First-year veterinary nursing students from CCOAS visited Suffolk Prickles Hedgehog Rescue recently as part of their training. They met some of the sick and injured patients currently being looked after by the charity and learned how to handle and care for hedgehogs.
Although veterinary nurses spend most of their time helping pets such as cats and dogs, rescue organisations and members of the public will often bring wildlife in need to veterinary practices.
Our students learned how to correctly approach and hold a hedgehog, so that they can be safely examined without causing the animal unnecessary stress. The trick is to gently stroke the hedgehog along their rump as they’re held so that they start to relax and uncurl.
The volunteers teaching our students had an advantage when demonstrating the method – hedgehogs can recognise the scent and sounds of their regular carers and will unfurl for them more readily than for a stranger.

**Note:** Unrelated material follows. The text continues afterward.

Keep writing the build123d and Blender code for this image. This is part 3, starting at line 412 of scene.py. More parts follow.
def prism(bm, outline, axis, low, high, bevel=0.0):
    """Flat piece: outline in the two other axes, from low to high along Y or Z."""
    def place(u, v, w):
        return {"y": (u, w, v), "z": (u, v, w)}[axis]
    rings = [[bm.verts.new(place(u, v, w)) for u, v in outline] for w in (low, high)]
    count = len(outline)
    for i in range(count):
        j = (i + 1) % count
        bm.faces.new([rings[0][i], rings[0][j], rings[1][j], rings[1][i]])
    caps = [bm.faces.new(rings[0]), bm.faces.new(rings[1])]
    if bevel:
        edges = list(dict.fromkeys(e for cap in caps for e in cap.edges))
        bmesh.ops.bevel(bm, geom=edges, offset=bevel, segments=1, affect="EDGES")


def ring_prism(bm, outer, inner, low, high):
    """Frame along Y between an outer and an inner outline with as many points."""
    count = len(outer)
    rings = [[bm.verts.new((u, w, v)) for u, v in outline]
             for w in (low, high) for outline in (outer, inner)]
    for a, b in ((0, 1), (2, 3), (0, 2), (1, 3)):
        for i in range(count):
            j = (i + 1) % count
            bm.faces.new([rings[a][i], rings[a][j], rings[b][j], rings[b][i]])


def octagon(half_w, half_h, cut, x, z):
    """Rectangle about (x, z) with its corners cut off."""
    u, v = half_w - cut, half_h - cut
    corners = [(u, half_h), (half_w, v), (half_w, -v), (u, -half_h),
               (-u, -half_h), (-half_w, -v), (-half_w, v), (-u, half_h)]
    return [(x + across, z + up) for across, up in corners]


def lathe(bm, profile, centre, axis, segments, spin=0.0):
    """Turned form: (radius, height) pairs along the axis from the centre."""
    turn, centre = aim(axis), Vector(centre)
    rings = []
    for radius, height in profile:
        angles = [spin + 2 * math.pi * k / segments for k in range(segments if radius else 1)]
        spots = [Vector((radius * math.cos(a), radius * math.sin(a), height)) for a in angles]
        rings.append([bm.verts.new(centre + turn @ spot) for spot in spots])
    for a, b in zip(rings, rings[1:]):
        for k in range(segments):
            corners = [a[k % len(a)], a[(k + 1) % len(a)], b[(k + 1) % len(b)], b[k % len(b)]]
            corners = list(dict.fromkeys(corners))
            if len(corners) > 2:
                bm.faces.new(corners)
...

When hedgehogs are brought into rescue centres, they often have conditions such as mange, ringworm and lungworm. The students learned how medicated creams and baths can be used to treat skin problems and how to clip nails that have grown too long. The students also used microscopes to examine skin and faecal samples for signs of parasitic burdens.
The trained volunteers at Suffolk Prickles Hedgehog Rescue look after more than 300 hedgehogs a year, with about 80 in their care when we visited. The students found it a really interesting experience and very different from a day in practice.